## What is required:
Reproduce the listing verbatim.

----

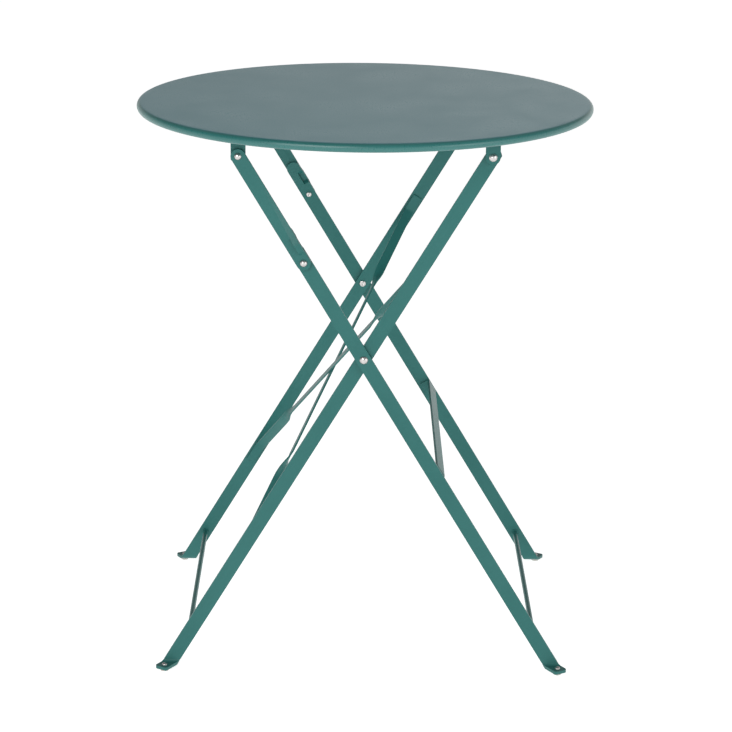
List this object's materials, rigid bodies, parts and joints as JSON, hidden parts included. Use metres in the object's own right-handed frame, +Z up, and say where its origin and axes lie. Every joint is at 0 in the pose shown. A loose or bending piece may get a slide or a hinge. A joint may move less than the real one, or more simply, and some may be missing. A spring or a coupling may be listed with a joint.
{
  "type": "folding bistro table",
  "caption": "Folding round bistro table: pressed steel top with a rolled rim on crossed flat-bar legs, with elbow links that let the top tip down flat against the folded legs.",
  "frame": {"origin": "on the floor under the middle of the round top", "axes": "+X to the right with the inner legs' top pivots on the right, +Y to the back, +Z up"},
  "size_m": [0.5799, 0.58, 0.7],
  "materials": {
    "painted_steel": "satin powder coat with a fine grain, deep teal green",
    "rivet_steel": "bright zinc-plated steel, domed",
    "washer_plastic": "black moulded nylon",
    "pad_plastic": "translucent off-white moulded plastic"
  },
  "bodies": {
    "outer_frame": {"outer_front_leg": "painted_steel", "outer_rear_leg": "painted_steel", "outer_lower_rod": "painted_steel", "outer_flat_stretcher": "painted_steel", "elbow_rivets": "rivet_steel", "elbow_washers": "washer_plastic", "scissor_rivets": "rivet_steel", "scissor_washers": "washer_plastic", "outer_front_foot_pad": "pad_plastic", "outer_rear_foot_pad": "pad_plastic", "outer_foot_rivets": "rivet_steel"},
    "inner_frame": {"inner_front_leg": "painted_steel", "inner_rear_leg": "painted_steel", "inner_lower_rod": "painted_steel", "brace_front_to_rear": "painted_steel", "brace_rear_to_front": "painted_steel", "inner_front_foot_pad": "pad_plastic", "inner_rear_foot_pad": "pad_plastic", "inner_foot_rivets": "rivet_steel", "top_pivot_rivets_inner": "rivet_steel", "top_pivot_washers": "washer_plastic"},
    "upper_links": {"front_upper_link": "painted_steel", "rear_upper_link": "painted_steel", "link_top_rivets": "rivet_steel", "link_top_washers": "washer_plastic"},
    "table_top": {"table_top": "painted_steel", "left_support_rail": "painted_steel", "right_support_rail": "painted_steel", "top_pivot_rivets_outer": "rivet_steel"}
  },
  "joints": [
    {"name": "scissor_hinge", "type": "hinge", "parent": "outer_frame", "child": "inner_frame", "pos_m": [0, 0, 0.411], "axis": [0, -1, 0], "range_deg": [0, 57]},
    {"name": "elbow_hinge", "type": "hinge", "parent": "outer_frame", "child": "upper_links", "pos_m": [-0.07433, 0, 0.53449], "axis": [0, -1, 0], "range_deg": [0, 160.7]},
    {"name": "link_top_hinge", "type": "hinge", "parent": "upper_links", "child": "table_top", "pos_m": [-0.1535, 0, 0.666], "axis": [0, 1, 0], "range_deg": [0, 54.2]}
  ],
  "couplings": [
    {"joint": "elbow_hinge", "follows": "scissor_hinge", "ratio": 2.8163},
    {"joint": "link_top_hinge", "follows": "scissor_hinge", "ratio": 0.94904}
  ]
}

----

## Exercise output:
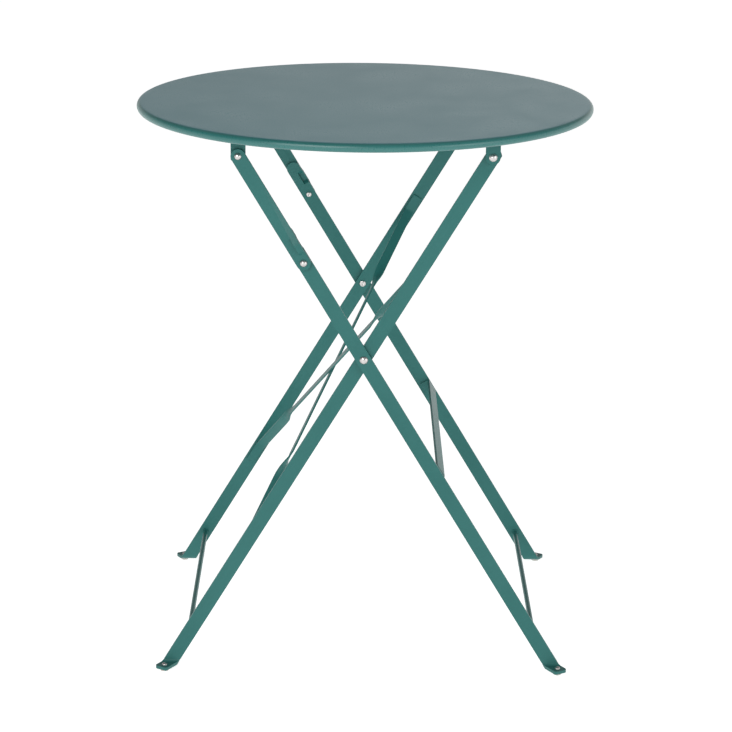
List this object's materials, rigid bodies, parts and joints as JSON, hidden parts included. Use metres in the object's own right-handed frame, +Z up, and say where its origin and axes lie. Every joint is at 0 in the pose shown. A loose or bending piece may get a slide or a hinge. A joint may move less than the real one, or more simply, and some may be missing. A spring or a coupling may be listed with a joint.
{
  "type": "folding bistro table",
  "caption": "Folding round bistro table: pressed steel top with a rolled rim on crossed flat-bar legs, with elbow links that let the top tip down flat against the folded legs.",
  "frame": {"origin": "on the floor under the middle of the round top", "axes": "+X to the right with the inner legs' top pivots on the right, +Y to the back, +Z up"},
  "size_m": [0.5799, 0.58, 0.7],
  "materials": {
    "painted_steel": "satin powder coat with a fine grain, deep teal green",
    "rivet_steel": "bright zinc-plated steel, domed",
    "washer_plastic": "black moulded nylon",
    "pad_plastic": "translucent off-white moulded plastic"
  },
  "bodies": {
    "outer_frame": {"outer_front_leg": "painted_steel", "outer_rear_leg": "painted_steel", "outer_lower_rod": "painted_steel", "outer_flat_stretcher": "painted_steel", "elbow_rivets": "rivet_steel", "elbow_washers": "washer_plastic", "scissor_rivets": "rivet_steel", "scissor_washers": "washer_plastic", "outer_front_foot_pad": "pad_plastic", "outer_rear_foot_pad": "pad_plastic", "outer_foot_rivets": "rivet_steel"},
    "inner_frame": {"inner_front_leg": "painted_steel", "inner_rear_leg": "painted_steel", "inner_lower_rod": "painted_steel", "brace_front_to_rear": "painted_steel", "brace_rear_to_front": "painted_steel", "inner_front_foot_pad": "pad_plastic", "inner_rear_foot_pad": "pad_plastic", "inner_foot_rivets": "rivet_steel", "top_pivot_rivets_inner": "rivet_steel", "top_pivot_washers": "washer_plastic"},
    "upper_links": {"front_upper_link": "painted_steel", "rear_upper_link": "painted_steel", "link_top_rivets": "rivet_steel", "link_top_washers": "washer_plastic"},
    "table_top": {"table_top": "painted_steel", "left_support_rail": "painted_steel", "right_support_rail": "painted_steel", "top_pivot_rivets_outer": "rivet_steel"}
  },
  "joints": [
    {"name": "scissor_hinge", "type": "hinge", "parent": "outer_frame", "child": "inner_frame", "pos_m": [0, 0, 0.411], "axis": [0, -1, 0], "range_deg": [0, 57]},
    {"name": "elbow_hinge", "type": "hinge", "parent": "outer_frame", "child": "upper_links", "pos_m": [-0.07433, 0, 0.53449], "axis": [0, -1, 0], "range_deg": [0, 160.7]},
    {"name": "link_top_hinge", "type": "hinge", "parent": "upper_links", "child": "table_top", "pos_m": [-0.1535, 0, 0.666], "axis": [0, 1, 0], "range_deg": [0, 54.2]}
  ],
  "couplings": [
    {"joint": "elbow_hinge", "follows": "scissor_hinge", "ratio": 2.8163},
    {"joint": "link_top_hinge", "follows": "scissor_hinge", "ratio": 0.94904}
  ]
}